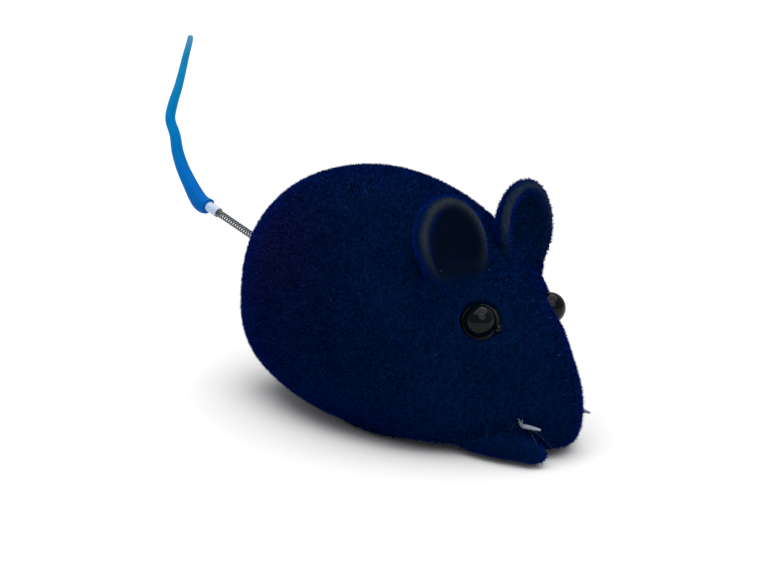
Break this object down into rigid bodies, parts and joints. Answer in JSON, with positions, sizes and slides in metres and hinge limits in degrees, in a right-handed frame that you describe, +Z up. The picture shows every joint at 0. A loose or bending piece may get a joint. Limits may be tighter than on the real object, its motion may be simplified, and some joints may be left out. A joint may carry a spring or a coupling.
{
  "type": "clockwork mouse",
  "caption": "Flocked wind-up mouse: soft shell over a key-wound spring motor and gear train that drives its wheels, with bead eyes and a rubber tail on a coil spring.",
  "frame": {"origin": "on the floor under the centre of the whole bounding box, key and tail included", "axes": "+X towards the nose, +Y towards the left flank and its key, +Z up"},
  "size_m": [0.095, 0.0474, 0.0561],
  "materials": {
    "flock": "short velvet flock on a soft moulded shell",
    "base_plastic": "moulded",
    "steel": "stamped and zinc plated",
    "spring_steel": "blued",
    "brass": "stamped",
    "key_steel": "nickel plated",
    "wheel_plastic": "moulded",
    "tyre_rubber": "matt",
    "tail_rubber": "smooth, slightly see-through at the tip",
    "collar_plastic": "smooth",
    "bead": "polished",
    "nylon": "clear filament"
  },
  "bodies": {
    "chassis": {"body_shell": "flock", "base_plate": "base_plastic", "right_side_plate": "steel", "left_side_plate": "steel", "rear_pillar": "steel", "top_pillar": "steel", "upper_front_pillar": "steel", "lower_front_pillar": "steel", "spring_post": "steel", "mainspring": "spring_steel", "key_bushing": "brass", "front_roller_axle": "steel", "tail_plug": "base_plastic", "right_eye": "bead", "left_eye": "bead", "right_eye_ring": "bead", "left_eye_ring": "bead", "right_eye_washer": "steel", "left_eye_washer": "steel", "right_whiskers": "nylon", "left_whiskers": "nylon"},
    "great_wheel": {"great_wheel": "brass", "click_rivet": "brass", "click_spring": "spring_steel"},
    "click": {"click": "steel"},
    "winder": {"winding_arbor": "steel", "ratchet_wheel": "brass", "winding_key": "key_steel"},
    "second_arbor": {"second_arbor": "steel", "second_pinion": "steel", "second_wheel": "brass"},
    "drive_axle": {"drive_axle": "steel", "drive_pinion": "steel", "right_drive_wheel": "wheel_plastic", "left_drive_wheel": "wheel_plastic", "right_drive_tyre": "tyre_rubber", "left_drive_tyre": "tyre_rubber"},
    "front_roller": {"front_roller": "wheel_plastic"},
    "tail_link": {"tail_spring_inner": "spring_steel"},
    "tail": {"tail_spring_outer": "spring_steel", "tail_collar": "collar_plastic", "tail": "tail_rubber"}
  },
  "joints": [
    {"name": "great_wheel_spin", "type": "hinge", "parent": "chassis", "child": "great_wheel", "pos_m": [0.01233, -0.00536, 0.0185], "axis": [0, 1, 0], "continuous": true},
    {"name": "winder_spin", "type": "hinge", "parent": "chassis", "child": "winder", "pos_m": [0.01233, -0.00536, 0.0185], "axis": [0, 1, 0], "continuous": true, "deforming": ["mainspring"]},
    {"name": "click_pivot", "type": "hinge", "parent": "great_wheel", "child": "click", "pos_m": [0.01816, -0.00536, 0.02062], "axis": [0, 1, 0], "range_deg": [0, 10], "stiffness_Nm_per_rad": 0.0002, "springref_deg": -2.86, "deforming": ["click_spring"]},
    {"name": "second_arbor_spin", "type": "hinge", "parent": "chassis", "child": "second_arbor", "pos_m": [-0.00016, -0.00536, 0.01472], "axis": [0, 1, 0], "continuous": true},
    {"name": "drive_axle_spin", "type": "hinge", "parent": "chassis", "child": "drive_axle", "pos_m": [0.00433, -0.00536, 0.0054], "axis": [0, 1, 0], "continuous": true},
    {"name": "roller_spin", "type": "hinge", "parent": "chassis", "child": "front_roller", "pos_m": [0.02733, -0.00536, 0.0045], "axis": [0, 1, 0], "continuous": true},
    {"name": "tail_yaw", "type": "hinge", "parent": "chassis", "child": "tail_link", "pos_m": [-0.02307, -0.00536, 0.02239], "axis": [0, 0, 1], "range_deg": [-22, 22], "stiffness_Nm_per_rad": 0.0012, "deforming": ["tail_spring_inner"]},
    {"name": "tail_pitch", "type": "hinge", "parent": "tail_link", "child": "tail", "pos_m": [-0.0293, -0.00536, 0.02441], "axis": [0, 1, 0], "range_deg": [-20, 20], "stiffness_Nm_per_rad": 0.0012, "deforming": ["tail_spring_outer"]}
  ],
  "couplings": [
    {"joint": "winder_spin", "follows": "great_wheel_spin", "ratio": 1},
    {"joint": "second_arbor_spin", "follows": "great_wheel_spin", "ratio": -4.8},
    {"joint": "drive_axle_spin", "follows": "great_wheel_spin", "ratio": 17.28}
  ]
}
.....
[PROBLEM DETAILS]
Extract the complete data, matching each line exactly.

[CORRECT RESULT]
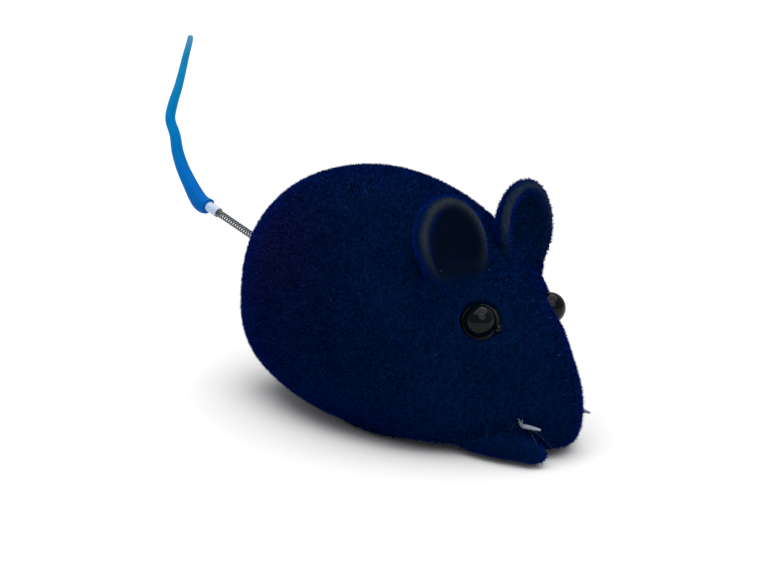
Break this object down into rigid bodies, parts and joints. Answer in JSON, with positions, sizes and slides in metres and hinge limits in degrees, in a right-handed frame that you describe, +Z up. The picture shows every joint at 0. A loose or bending piece may get a joint. Limits may be tighter than on the real object, its motion may be simplified, and some joints may be left out. A joint may carry a spring or a coupling.
{
  "type": "clockwork mouse",
  "caption": "Flocked wind-up mouse: soft shell over a key-wound spring motor and gear train that drives its wheels, with bead eyes and a rubber tail on a coil spring.",
  "frame": {"origin": "on the floor under the centre of the whole bounding box, key and tail included", "axes": "+X towards the nose, +Y towards the left flank and its key, +Z up"},
  "size_m": [0.095, 0.0474, 0.0561],
  "materials": {
    "flock": "short velvet flock on a soft moulded shell",
    "base_plastic": "moulded",
    "steel": "stamped and zinc plated",
    "spring_steel": "blued",
    "brass": "stamped",
    "key_steel": "nickel plated",
    "wheel_plastic": "moulded",
    "tyre_rubber": "matt",
    "tail_rubber": "smooth, slightly see-through at the tip",
    "collar_plastic": "smooth",
    "bead": "polished",
    "nylon": "clear filament"
  },
  "bodies": {
    "chassis": {"body_shell": "flock", "base_plate": "base_plastic", "right_side_plate": "steel", "left_side_plate": "steel", "rear_pillar": "steel", "top_pillar": "steel", "upper_front_pillar": "steel", "lower_front_pillar": "steel", "spring_post": "steel", "mainspring": "spring_steel", "key_bushing": "brass", "front_roller_axle": "steel", "tail_plug": "base_plastic", "right_eye": "bead", "left_eye": "bead", "right_eye_ring": "bead", "left_eye_ring": "bead", "right_eye_washer": "steel", "left_eye_washer": "steel", "right_whiskers": "nylon", "left_whiskers": "nylon"},
    "great_wheel": {"great_wheel": "brass", "click_rivet": "brass", "click_spring": "spring_steel"},
    "click": {"click": "steel"},
    "winder": {"winding_arbor": "steel", "ratchet_wheel": "brass", "winding_key": "key_steel"},
    "second_arbor": {"second_arbor": "steel", "second_pinion": "steel", "second_wheel": "brass"},
    "drive_axle": {"drive_axle": "steel", "drive_pinion": "steel", "right_drive_wheel": "wheel_plastic", "left_drive_wheel": "wheel_plastic", "right_drive_tyre": "tyre_rubber", "left_drive_tyre": "tyre_rubber"},
    "front_roller": {"front_roller": "wheel_plastic"},
    "tail_link": {"tail_spring_inner": "spring_steel"},
    "tail": {"tail_spring_outer": "spring_steel", "tail_collar": "collar_plastic", "tail": "tail_rubber"}
  },
  "joints": [
    {"name": "great_wheel_spin", "type": "hinge", "parent": "chassis", "child": "great_wheel", "pos_m": [0.01233, -0.00536, 0.0185], "axis": [0, 1, 0], "continuous": true},
    {"name": "winder_spin", "type": "hinge", "parent": "chassis", "child": "winder", "pos_m": [0.01233, -0.00536, 0.0185], "axis": [0, 1, 0], "continuous": true, "deforming": ["mainspring"]},
    {"name": "click_pivot", "type": "hinge", "parent": "great_wheel", "child": "click", "pos_m": [0.01816, -0.00536, 0.02062], "axis": [0, 1, 0], "range_deg": [0, 10], "stiffness_Nm_per_rad": 0.0002, "springref_deg": -2.86, "deforming": ["click_spring"]},
    {"name": "second_arbor_spin", "type": "hinge", "parent": "chassis", "child": "second_arbor", "pos_m": [-0.00016, -0.00536, 0.01472], "axis": [0, 1, 0], "continuous": true},
    {"name": "drive_axle_spin", "type": "hinge", "parent": "chassis", "child": "drive_axle", "pos_m": [0.00433, -0.00536, 0.0054], "axis": [0, 1, 0], "continuous": true},
    {"name": "roller_spin", "type": "hinge", "parent": "chassis", "child": "front_roller", "pos_m": [0.02733, -0.00536, 0.0045], "axis": [0, 1, 0], "continuous": true},
    {"name": "tail_yaw", "type": "hinge", "parent": "chassis", "child": "tail_link", "pos_m": [-0.02307, -0.00536, 0.02239], "axis": [0, 0, 1], "range_deg": [-22, 22], "stiffness_Nm_per_rad": 0.0012, "deforming": ["tail_spring_inner"]},
    {"name": "tail_pitch", "type": "hinge", "parent": "tail_link", "child": "tail", "pos_m": [-0.0293, -0.00536, 0.02441], "axis": [0, 1, 0], "range_deg": [-20, 20], "stiffness_Nm_per_rad": 0.0012, "deforming": ["tail_spring_outer"]}
  ],
  "couplings": [
    {"joint": "winder_spin", "follows": "great_wheel_spin", "ratio": 1},
    {"joint": "second_arbor_spin", "follows": "great_wheel_spin", "ratio": -4.8},
    {"joint": "drive_axle_spin", "follows": "great_wheel_spin", "ratio": 17.28}
  ]
}